The large and boisterous Amin always had a smile on his face, even—or especially—when others were suffering. He had the Bishop of the Anglican Church in Uganda assassinated and left on the side of a road for all to see.

And the warning was well-received by many.

But Amin’s insanity and paranoia continued to grow and as it did he became more erratic and crueler.

He was said to enjoy killing his own government ministers by feeding them to the crocodiles in Lake Victoria.

Then there were the accusations of cannibalism. Amin was said to have used his culinary skills from the military to prepare dishes made from the flesh of his enemies. When New York Times reporter Ricardo Orizio asked Amin about the cannibalism accusations, he replied, “I don’t like human flesh. It’s too salty for me.”

After starting an ill-fated war with neighboring Tanzania, Amin was forced to flee in exile on April 11, 1979. He died in Saudi Arabia on August 16, 2003, at the age of 78.

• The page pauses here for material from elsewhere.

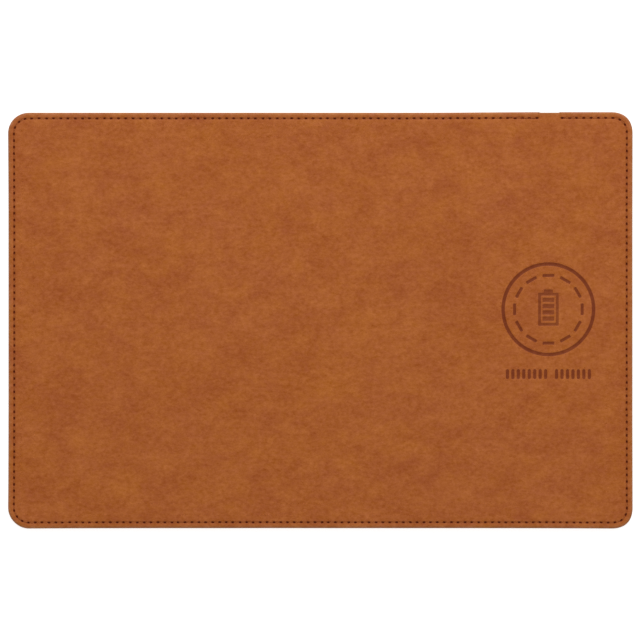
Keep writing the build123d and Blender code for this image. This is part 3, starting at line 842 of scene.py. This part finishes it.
def addNode(tree, kind, settings=None, inputs=None):
    node = tree.nodes.new(kind)
    for key, value in (settings or {}).items():
        setattr(node, key, value)
    for key, value in (inputs or {}).items():
        if isinstance(value, bpy.types.NodeSocket):
            tree.links.new(value, node.inputs[key])
        else:
            node.inputs[key].default_value = value
    return node


def calculate(tree, operation, first, second=0.0, clamp=False):
    settings = {"operation": operation, "use_clamp": clamp}
    return addNode(tree, "ShaderNodeMath", settings, {0: first, 1: second}).outputs[0]


def ramp(tree, value, low, high, start=0.0, end=1.0):
    inputs = {"Value": value, "From Min": low, "From Max": high, "To Min": start, "To Max": end}
    return addNode(tree, "ShaderNodeMapRange", {"interpolation_type": "SMOOTHSTEP"}, inputs).outputs["Result"]


def blendColours(tree, share, first, second, way="MIX"):
    settings = {"data_type": "RGBA", "blend_type": way}
    return addNode(tree, "ShaderNodeMix", settings, {0: share, 6: first, 7: second}).outputs[2]


def multiplied(tree, share, tint, shade):
    return blendColours(tree, share, tint, blendColours(tree, 1.0, tint, shade, "MULTIPLY"))


def vectorMath(tree, operation, first, second, third=None):
    inputs = {0: first, "Scale" if operation == "SCALE" else 1: second}
    if third is not None:
        inputs[2] = third
    return addNode(tree, "ShaderNodeVectorMath", {"operation": operation}, inputs).outputs[0]


def placeInMillimetres(tree, stretch=(1, 1, 1), turn=0.0):
    spot = addNode(tree, "ShaderNodeTexCoord").outputs["Object"]
    spot = vectorMath(tree, "SCALE", spot, 1 / mm)
    inputs = {"Vector": spot, "Rotation": (0, 0, math.radians(turn)), "Scale": stretch}
    return addNode(tree, "ShaderNodeMapping", None, inputs).outputs["Vector"]


def noiseOf(tree, spot, scale, detail, roughness, distortion=0.0):
    inputs = {"Vector": spot, "Scale": scale, "Detail": detail, "Roughness": roughness,
              "Distortion": distortion}
    return addNode(tree, "ShaderNodeTexNoise", None, inputs).outputs["Fac"]


paint = "NodeSocketColor"
number = "NodeSocketFloat"


def startGroup(name, inputs, outputs):
    tree = bpy.data.node_groups.new(name, "ShaderNodeTree")
    for label, kind, value in inputs:
        socket = tree.interface.new_socket(label, in_out="INPUT", socket_type=kind)
        socket.default_value = value
    for label, kind in outputs:
        tree.interface.new_socket(label, in_out="OUTPUT", socket_type=kind)
    return tree, addNode(tree, "NodeGroupInput").outputs, addNode(tree, "NodeGroupOutput").inputs


grainShape = {
    "stretch": (0.82, 1.12, 1),
    "patchNoise": (8, 0.8, 0.25),       # detail, roughness, distortion
    "driftTurn": 71,
    "driftNoise": (4, 0.75),
    "grainNoise": (5, 0.85),
    "scuffStretch": (0.32, 1.9, 1),
    "scuffTurn": 38,
    "scuffNoise": (0.11, 6, 0.72, 0.9),
    "scuffRange": (0.56, 0.74),
    "warpScale": 0.9,
    "pebbleScale": 1.25,
    "pebbleShare": 0.55,
    "poreNoise": (3.2, 3, 0.6),
}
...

Idi Amin is remembered today as one of the most brutal and craziest dictators of the 20th century.

Did You Know?

  • Amin had at least six wives and was married to three concurrently. Two of his former wives died under suspicious circumstances, with one being dismembered, and the whereabouts of a third remains unknown.
  • PLO leader Yasser Arafat was the best man at Amin’s wedding to Sarah Kyolaba in 1975. Her former boyfriend fled to Kenya and later disappeared.
  • Amin had more than 50 children!
  • Another bizarre thing that Amin was said to have done was to have white businessmen in Uganda carry him in his chair as if it were a palanquin.
  • Idi Amin has been played by several different actors, including Forest Whitaker in The Last King of Scotland (2006), which won the American actor an Oscar.